Correlation risk is also elevated: a synchronous slowdown in global growth would compress cyclicals and weigh on advertising-dependent revenues, while lifting safe-haven flows into consumer staples and high-quality credit. Liquidity risk in secondary markets for ADRs and certain cross-listed securities can amplify price moves during headline spikes, creating intraday dislocations. These are practical sensitivities institutional investors should model with tail scenarios and liquidity buffers.

Outlook

In the next 6–12 months, expect headline frequency to remain high. For Alibaba, monitoring regulatory signals from Beijing and quarterly results that disclose cloud margins, international growth and domestic monetization is critical. UniCredit and other banks will be subject to macro-driven credit-cost cycles and central bank policy, while Unilever’s ability to convert pricing into margin and grow volumes will determine upgrades or downgrades to consensus.
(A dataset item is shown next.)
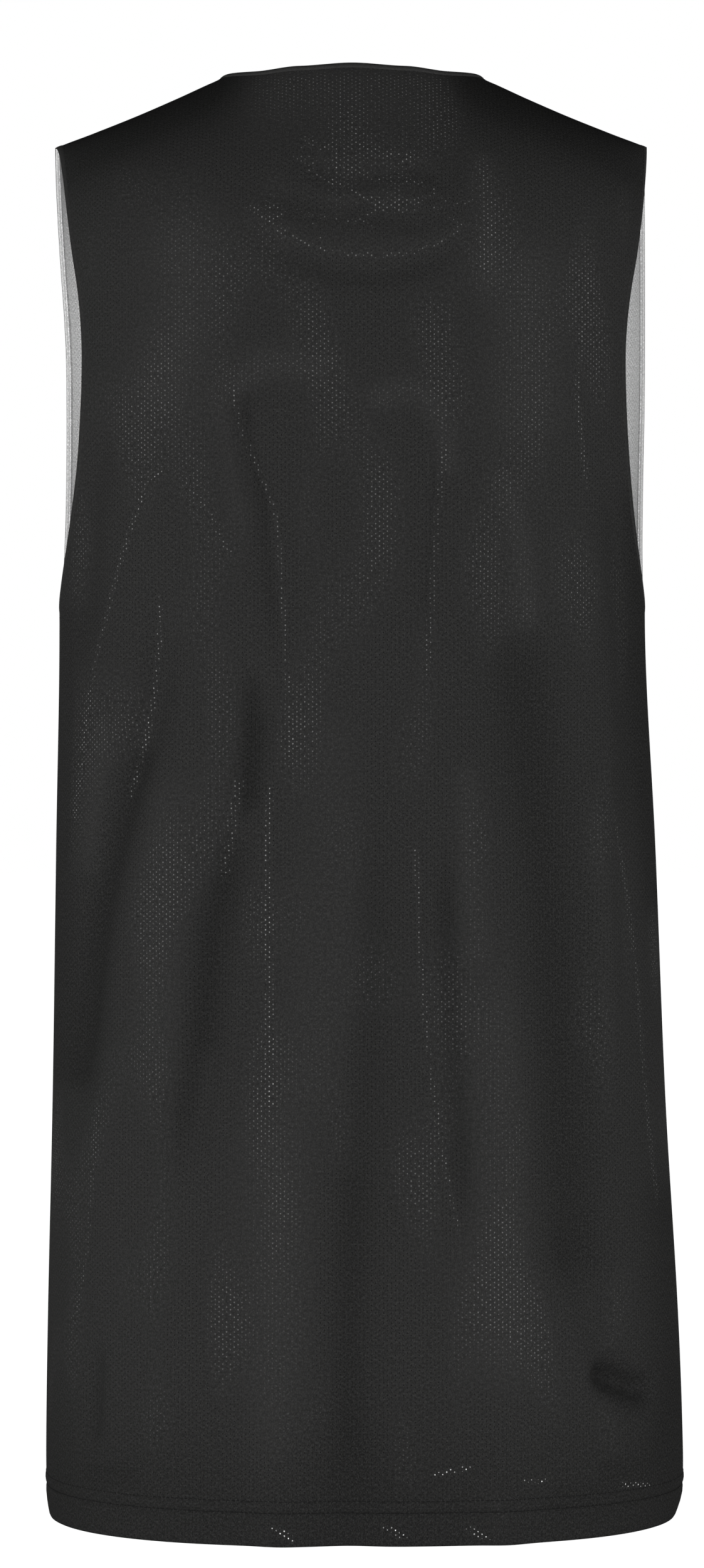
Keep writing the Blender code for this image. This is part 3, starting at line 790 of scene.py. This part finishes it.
# At the neck the two facings meet at the rim. At the armholes the white one rolls over it
ROUND_RIM = ((0.0000, -0.00050), (-0.0002, -0.00090), (-0.0002, -MIDDLE))
MEETING = {
    ("neck_edge", "black"): ROUND_RIM,
    ("neck_edge", "white"): ROUND_RIM,
    ("armhole_edge", "black"): ((0.0002, -0.00030), (0.0006, -0.00060)),
    ("armhole_edge", "white"): ((0.0000, -0.00050), (-0.0003, -0.00100), (-0.0003, -0.00180),
                                (0.0000, -0.00235), (0.0005, -0.00215)),
}
EDGE_CORE = ((0.0010, -MIDDLE), (0.0050, -0.00080))
CROWNS = {"neck_edge": 1, "armhole_edge": 0.35}  # how much of the swell shows
# Painted light and shade on each facing's cloth, as on the panels: the black neck facing is painted
# paler, the white armhole facings darker
EDGE_PAINTED_SHADES = {
    ("neck_edge", "black"): 1.9,
    ("neck_edge", "white"): 0.0,
    ("armhole_edge", "black"): 0.2,
    ("armhole_edge", "white"): -1.2,
}

# The thread is twisted polyester in the colour of the layer that it lies on
thread = {}
for colour, shade in (("black", 0.008), ("white", 0.55)):
    material = bpy.data.materials.new(colour + "_thread")
    tree = begin(material)
    place = tree.node("TexCoord", {}, {}, "Object")
    twist = tree.node("TexNoise", {}, {"Vector": place, "Scale": 1500.0, "Detail": 1.0}, "Fac")
    colours = [[share * shade] * 3 for share in (0.75, 1.2)]
    shader = tree.node("BsdfPrincipled", {}, {
        "Base Color": twist.eased(0.35, 0.65).blend(*colours), "Roughness": 0.7,
        "Specular IOR Level": 0.0,
    })
    tree.node("OutputMaterial", {}, {"Surface": shader})
    thread[colour] = material


def unit(vectors):
    return vectors / np.linalg.norm(vectors, axis=-1, keepdims=True)


def onto_surface(points, normals):
    """Points moved along their normals onto the smooth surface of the panels."""
    low, high = np.full(points.shape[:-1], -0.008), np.full(points.shape[:-1], 0.004)
    for _ in range(16):
        middle = (low + high) / 2
        x, y, z = np.moveaxis(points + normals * middle[..., None], -1, 0)
        depth = np.where(y > 0, depth_at(BACK, x, z), depth_at(FRONT, x, z))
        within = (np.abs(x) < half_width(x, z)) & (np.abs(y) < depth)
        low, high = np.where(within, middle, low), np.where(within, high, middle)
    return points + normals * high[..., None]


def fold_at(points):
    x, y, z = np.moveaxis(points, -1, 0)
    return np.where(y > 0, fold_depth(BACK, x, z), fold_depth(FRONT, x, z))[..., None]


def rim_loop(edge):
    """A rim round an opening, in even steps, with the cloth's normals and the ways into the cloth."""
    back, front = (edge(smooth_grids[side]) for side in (BACK, FRONT))
    points = np.concatenate([back, front[-2:0:-1], back[:1]])
    back, front = (edge(folded_grids[side][1]) for side in (BACK, FRONT))
    normals = np.concatenate([back, front[-2:0:-1], back[:1]])
    for k, other in ((0, 0), (len(back) - 1, -1)):
        normals[k] = back[other] + front[other]
    normals[-1] = normals[0]
    run = np.r_[0, np.cumsum(np.linalg.norm(np.diff(points, axis=0), axis=1))]
    count = round(run[-1] / EDGE_STEP)
    at = np.arange(count) * run[-1] / count
    points, normals = (
        np.stack([np.interp(at, run, v[:, k]) for k in range(3)], -1) for v in (points, normals)
    )
    for _ in range(6):
        normals = unit(normals + (np.roll(normals, 1, 0) + np.roll(normals, -1, 0)) / 2)
    ahead = unit(np.roll(points, -1, 0) - np.roll(points, 1, 0))
    inward = unit(np.cross(normals, ahead))
    if ((points - points.mean(0)) * inward).sum() < 0:
        inward = -inward
    return points, normals, inward


def ring_faces(rings, around):
    """The quads of a closed tube, its rings one after the other and the last joined to the first."""
    index = np.arange(rings * around).reshape(rings, around)
    ahead, beside = np.roll(index, -1, 0), np.roll(index, -1, 1)
    return np.stack([index, beside, np.roll(ahead, -1, 1), ahead], -1).reshape(-1, 4)


STITCH_PITCH = 0.0028
THREAD_RADIUS = 0.00020
# The rings of one stitch: share of the way to the next stitch, height above the cloth, and thickness
STITCH_RINGS = (
    (0.00, -0.00030, 0.6), (0.12, 0.00004, 1.0), (0.40, 0.00020, 1.0), (0.68, 0.00004, 1.0),
    (0.80, -0.00030, 0.6),
)
STITCH_SIDES = 6
HEADWAY = 0.0003  # from a ring to the point it faces


def stitching(name, line, normals, material):
    """A closed line of stitches that rise from the cloth and dip back into it."""
    line, normals = (np.concatenate([v, v[:1]]) for v in (line, normals))
    run = np.r_[0, np.cumsum(np.linalg.norm(np.diff(line, axis=0), axis=1))]
    count = round(run[-1] / STITCH_PITCH)
    shares, heights, sizes = np.array(STITCH_RINGS).T
    at = ((np.arange(count)[:, None] + shares) * run[-1] / count).ravel()
    centre, normal, soon = (
        np.stack([np.interp(places % run[-1], run, v[:, k]) for k in range(3)], -1)
        for v, places in ((line, at), (normals, at), (line, at + HEADWAY))
    )
    ahead = unit(soon - centre)
    aside = np.cross(normal, ahead)
    turn = np.arange(STITCH_SIDES) * 2 * pi / STITCH_SIDES
    size = (np.tile(sizes, count) * THREAD_RADIUS)[:, None, None]
    centre = centre + normal * np.tile(heights, count)[:, None]
    points = centre[:, None] + size * (
        np.cos(turn)[:, None] * aside[:, None] + np.sin(turn)[:, None] * normal[:, None]
    )
    rings = len(STITCH_RINGS)
    index = np.arange(rings * STITCH_SIDES).reshape(rings, STITCH_SIDES)
    beside = np.roll(index, -1, 1)
    sides = np.stack([index[:-1], beside[:-1], beside[1:], index[1:]], -1).reshape(-1, 4)
    caps = [index[0, [3, 2, 1, 0]], index[0, [5, 4, 3, 0]]]
    caps += [index[-1, [0, 1, 2, 3]], index[-1, [0, 3, 4, 5]]]
    one = np.concatenate([sides, caps])
    faces = (one[None] + np.arange(count)[:, None, None] * rings * STITCH_SIDES).reshape(-1, 4)
    piece = sewn_piece(name, points, faces, material, {})
    return piece


for name, edge in EDGES.items():
    rim, normals, inward = rim_loop(edge)

    def across_edge(profile):
        """The loop of a rim, moved to each place of a profile across it."""
        lines = []
        for reach, lift in profile:
            line = onto_surface(rim + inward * reach, normals)
            lines.append(line + normals * (lift - fold_at(line)))
        return np.stack(lines, 1)

    kind = name.removesuffix("_left").removesuffix("_right")
    for colour in ("black", "white"):
        profile = [(reach, lift * CROWNS[kind] if lift > 0 else lift) for reach, lift in EDGE_SWELL]
        profile += MEETING[kind, colour] + EDGE_CORE
        if colour == "white":
            profile = [(reach, -2 * MIDDLE - lift) for reach, lift in profile]
        rings = across_edge(profile)
        x, y, z = np.moveaxis(rings, -1, 0)
        notes = {
            "grain": np.where(y[..., None] > 0, grain_of(BACK, x, z), grain_of(FRONT, x, z)),
            "streak_and_shade": np.stack([0 * x + FAR, 0 * x, 0 * x + EDGE_PAINTED_SHADES[kind, colour]], -1),
            "firm": np.ones_like(rings),
        }
        facing = sewn_piece(
            f"{name}_{colour}", rings, ring_faces(*rings.shape[:2]),
            {"black": black_mesh, "white": white_mesh}[colour], notes,
        )
        if colour == "black":
            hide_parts(name)
        lift = -STITCH_SINK if colour == "black" else STITCH_SINK - 2 * MIDDLE
        line = across_edge([(EDGE_STITCH, lift)])[:, 0]
        outward = normals if colour == "black" else -normals
        stitching(f"{name}_{colour}_stitches", line, outward, thread[colour])

# ---------------------------------------------------------------------------------------------
# Each layer has its own hem, turned up once inside and sewn by two needles. The black hem hangs
# just below the white one.
# ---------------------------------------------------------------------------------------------

HEM_WALL = 0.0020  # two layers of cloth
HEM_FIRM = 0.15  # the two layers of a hem close its holes a little
NEEDLE_ROWS = (0.0256, 0.0190)  # heights above the hem's fold
OUTSIDE_LEVELS = (-0.00005, -0.00030)  # of the cloth that each row is pulled down into
INSIDE_LEVEL = -0.00195
# Up the outside of a hem and down the inside: height above its fold, and how far out from the face
HEM_PROFILE = (
    (0.0266, -0.00060), (0.0260, -0.00010), (0.0256, -0.00010), (0.0250, 0.00020), (0.0238, 0.00050),
    (0.0222, 0.00060), (0.0206, 0.00040), (0.0196, 0.00000), (0.0190, -0.00040), (0.0184, 0.00000),
    (0.0170, 0.00034), (0.0140, 0.00050), (0.0090, 0.00052), (0.0045, 0.00046), (0.0018, 0.00030),
    (0.0005, -0.00010), (0.0000, -0.00090), (0.0003, -0.00160), (0.0012, -0.00205), (0.0045, -0.00225),
    (0.0140, -0.00225), (0.0190, -0.00195), (0.0222, -0.00220), (0.0256, -0.00195), (0.0266, -0.00170),
)


def hem_line(height, lift, rise):
    """A level line round the hem, its cloth's normals and its notes."""
    rows, directions, notes = [], [], []
    for side in (BACK, FRONT):
        levels = [level_row(side, HEM_Z + height + step, FINENESS) for step in (0, 0.002)]
        line, facing = folded(np.stack(levels), side)
        line, facing, smooth = line[0], facing[0], levels[0]
        note = [grain_of(side, smooth[:, 0], smooth[:, 2]), streaks(side, smooth[:, 0], smooth[:, 2])]
        note.append(np.full_like(smooth, HEM_FIRM))
        turn = slice(None, -1) if side == BACK else slice(None, 0, -1)
        rows.append(line[turn])
        directions.append(facing[turn])
        notes.append([v[turn] for v in note])
    line, directions = np.concatenate(rows), np.concatenate(directions)
    notes = [np.concatenate(pair) for pair in zip(*notes)]
    return line + directions * lift + [0, 0, rise], directions, notes


for name, colour, depth, rise in (
    ("outer_hem", "black", 0.0, 0.0),
    ("inner_hem", "white", HEM_WALL + LAYER_GAP, INNER_HEM_RISE),
):
    made = [hem_line(height, lift - depth, rise) for height, lift in HEM_PROFILE]
    rings = np.stack([line for line, _, _ in made], 1)
    notes = {
        note: np.stack([kept[k] for _, _, kept in made], 1)
        for k, note in enumerate(("grain", "streak_and_shade", "firm"))
    }
    cloth = {"black": black_mesh, "white": white_mesh}[colour]
    hem = sewn_piece(name + "_cloth", rings, ring_faces(*rings.shape[:2]), cloth, notes)
    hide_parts(name)
    for k, height in enumerate(NEEDLE_ROWS):
        for place, sign, level in (("outside", 1, OUTSIDE_LEVELS[k]), ("inside", -1, INSIDE_LEVEL)):
            line, directions, _ = hem_line(height, level - depth, rise)
            row_name = f"{name}_{place}_stitches_{k + 1}"
            stitching(row_name, line, sign * directions, thread[colour])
From a portfolio construction standpoint, diversified exposure across domicile and sector — including a mix of hedged positions and exposure to cash-flow quality — will help manage headline-induced volatility. Tactical reallocations should be guided by measurable catalysts (earnings dates, regulatory announcements, stress test releases) and quantified scenarios, rather than by reactive headline chasing. For a framework to evaluate such opportunities and risks, readers can consult our methodology and sector reports at Fazen Capital: [topic](https://fazencapital.com/insights/en) and [topic](https://fazencapital.com/insights/en).

Fazen Capital Perspective

Our contrarian view is that headline concentration around large-cap names such as Alibaba creates a dispersion opportunity within China and globally. While headline risk has rightly penalized multiples, the market often over-discounts sustainable revenue streams tied to cloud infrastructure, logistics and enterprise software. If policy clarity is achieved in a stepwise fashion and management teams execute on margin expansion in higher-margin segments, there could be a re-rating window before substantive growth acceleration — but this requires disciplined catalyst-driven entry points. Conversely, in Europe, selective exposure to banks with proven CET1 resilience and conservative provisioning could outperform peers if credit stress remains contained. We recommend scenario-weighted allocations and emphasize volatility-adjusted sizing rather than binary directional bets.

Bottom Line

The Seeking Alpha weekly roundup (Mar 22, 2026) is a reminder that headline aggregation can materially affect cross-border sector flows; Alibaba’s regulatory legacy (including the Apr 2021 CNY 18.2bn/$2.8bn fine) and the divergent fundamentals across banking and consumer staples require differentiated analytical treatment. Institutional investors should prioritize scenario analysis, liquidity considerations and catalyst timelines when sizing exposure.

Disclaimer: This article is for informational purposes only and does not constitute investment advice.

FAQ

Q: How should investors treat regulatory history when modeling Alibaba’s valuation?

A: Treat regulatory history as a persistent risk premium that affects the discount rate and probability-weighted earnings scenarios. Use multiple-policy-state scenarios (status quo, incremental tightening, normalization) to price optionality in advertising, cloud and fintech adjacencies; historical events such as the Apr 2021 fine (Reuters) provide calibration points for magnitude and market impact.

Q: Can European banks like UniCredit benefit if global risk sentiment stabilizes?

A: Yes — improving global growth and stable sovereign spreads typically translate into higher net interest margins and lower credit-provisioning overlays; however, bank-specific capital ratios and asset-quality trends remain decisive. Monitor regulatory stress-test results and CET1 trajectories as primary indicators.

Q: Is Unilever a defensive hedge against tech volatility?

A: Consumer staples often act as relative safe havens during equity drawdowns because of predictable cash flows and pricing power. However, execution on cost savings and the company’s ability to pass through input-cost inflation are the differentiators that determine defensive efficacy over multi-quarter horizons.